Re: Better to Retain Savings or Pay Off Half of Debt and Rebuild?

Makes sense. Thanks for your response.

Message 3 of 16
Penjamin_Fedington
Valued Member

Re: Better to Retain Savings or Pay Off Half of Debt and Rebuild?

Are you paying any interest on the credit card debt?  If so it may be better to deplete your savings account to save money in the long run.


Message 4 of 16
Anonymous
Not applicable

Re: Better to Retain Savings or Pay Off Half of Debt and Rebuild?


@Penjamin_Fedington wrote:

Are you paying any interest on the credit card debt?  If so it may be better to deplete your savings account to save money in the long run.


The lack of an emergency fund in savings is what gets many into debt to begin with. Unless there is a compelling reason, outside of interest savings, I would not advocate depleting an entire savings to save a few bucks. If interest savings is a consideration, my suggestion of accelerating the payoff via bigger monthly payments will also allow for that realization. 

Message 5 of 16
Revelate
Moderator Emeritus

Re: Better to Retain Savings or Pay Off Half of Debt and Rebuild?

Edit: wait a second, what APR is your consolidated debt at?

 

Original post assuming CC debt, but that may be a LC loan at 6% anyway:

 

Well, frankly given that virtually any bill can be paid with a credit card these days, you could just run the cards up again if disaster struck.  Literally the only bill I don't pay with my credit cards is my mortgage currently, and I'm pretty sure I could Plastiq that for what amounts to $10 per month financing fee.

 

Other assets weren't disclosed which do factor into this (house, auto, 401k whatever) but I see virtually no point to savings when non-trivial debt is hanging out on a typical CC APR.

 

2 years to pay off = non-trivial.

 

Even if you paid the 10k to the cards, then min payed them for literally months to rebuild some savings, you'd still come out way ahead; currently interest is likely costing about 2500 a year if not worse (I assumed ~15% APR spread), and that's just bleeding cash.




        
Message 6 of 16
SouthJamaica
Mega Contributor

Re: Better to Retain Savings or Pay Off Half of Debt and Rebuild?


@Anonymous wrote:

I'm just not sure which is the most prudent course of action. I have $17k in consolidated credit card debt that I've been working diligently to pay off for the past three years (I started with $30k). I'm now roughly two years from completely paying this debt off. 

 

I have a small amount ($10k) of savings in a high-yield savings account. I could use that sum to pay off a little over half of the consolidation loan, thereby cutting the repayment time in half. And, once I'm done with the repayment, I'd have a lot more cash from my paycheck to contribute to rebuilding that savings. 

 

Of course, I could also incur an emergency, get hit with a serious illness, lose my job (I hope the likelihood of any of these is low, but who knows). Is it better to retain this small amount of savings and continue paying down the remainder of the debt slowly or to pay it off more quickly and rebuild the savings? 

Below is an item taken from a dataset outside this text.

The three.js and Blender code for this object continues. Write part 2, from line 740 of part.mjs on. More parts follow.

IMHO it's better to put the money towards the loan and reduce the interest you're going to wind up paying. What you save from doing that is a lot more than what you earn on your savings.


Total revolving limits 741200 (620700 reporting) FICO 8: EQ 703 TU 704 EX 687

Message 7 of 16
Green456
Established Contributor

Re: Better to Retain Savings or Pay Off Half of Debt and Rebuild?

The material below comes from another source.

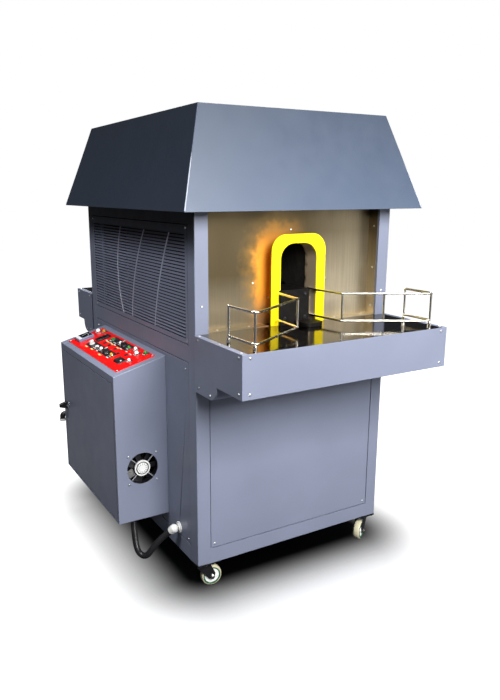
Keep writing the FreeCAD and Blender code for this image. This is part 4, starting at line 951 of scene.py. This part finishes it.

I was in similar situation. $20,000 CC debt. I got a personal loan from Wells Fargo at 9% APR. I cut up my credit cards, created a budget and lived off of debit card for 3 months. Then slowly started using them for reoccurring payments only. The biggest issue I find is that people balance transfer or consolidate their debt and go back to filling up credit cards with more debt. Or they use credit cards for emergencies and fill them up again. Whether you pay off the loan now or in 2 years does not make much difference. I would definitely keep that $10,000 cash for emergencies and promise myself to never go into credit card debt again.
Message 8 of 16
Anonymous
Not applicable

Re: Better to Retain Savings or Pay Off Half of Debt and Rebuild?

I personally am a big fan of cash. DW and myself tend to keep between $10K and $20K  in cash at all times.  Our cash on hand  is roughly all our personal and biz expenses for 6 months. We own a small real estate brokerage 20 agents and interests in several house flipping  ventures. 

Our only fixed debt is a car note which we are 6 payments ahead on. 

 

Message 9 of 16
Revelate
Moderator Emeritus

Re: Better to Retain Savings or Pay Off Half of Debt and Rebuild?

Somewhat different situation if you have no debt >6% or whatever your nominal investment line is.

Personally as of this morning I have $64.64 in a checking account, 0 savings accounts other than 1k sitting in DCU at 5%, and maybe $250 cash sitting at home and a yuppie food stamp in my bag.

On the flip side I know I have 4K coming at the end of the week unless there is a complete meltdown in the financial infrastructure.

If something goes sideways I can get a check from my HELOC cleared in two days, tax loss harvest some underperforming equities, settle and transfer in 3, or if really really desperate, pay the wire transfer fee out of DCU and have access to that HELOC monies in about 30 minutes.

That’s if I need cash, which, I can’t really fathom where I would.

I’m really struggling to understand what type of emergency can’t be financed on a credit card TBH.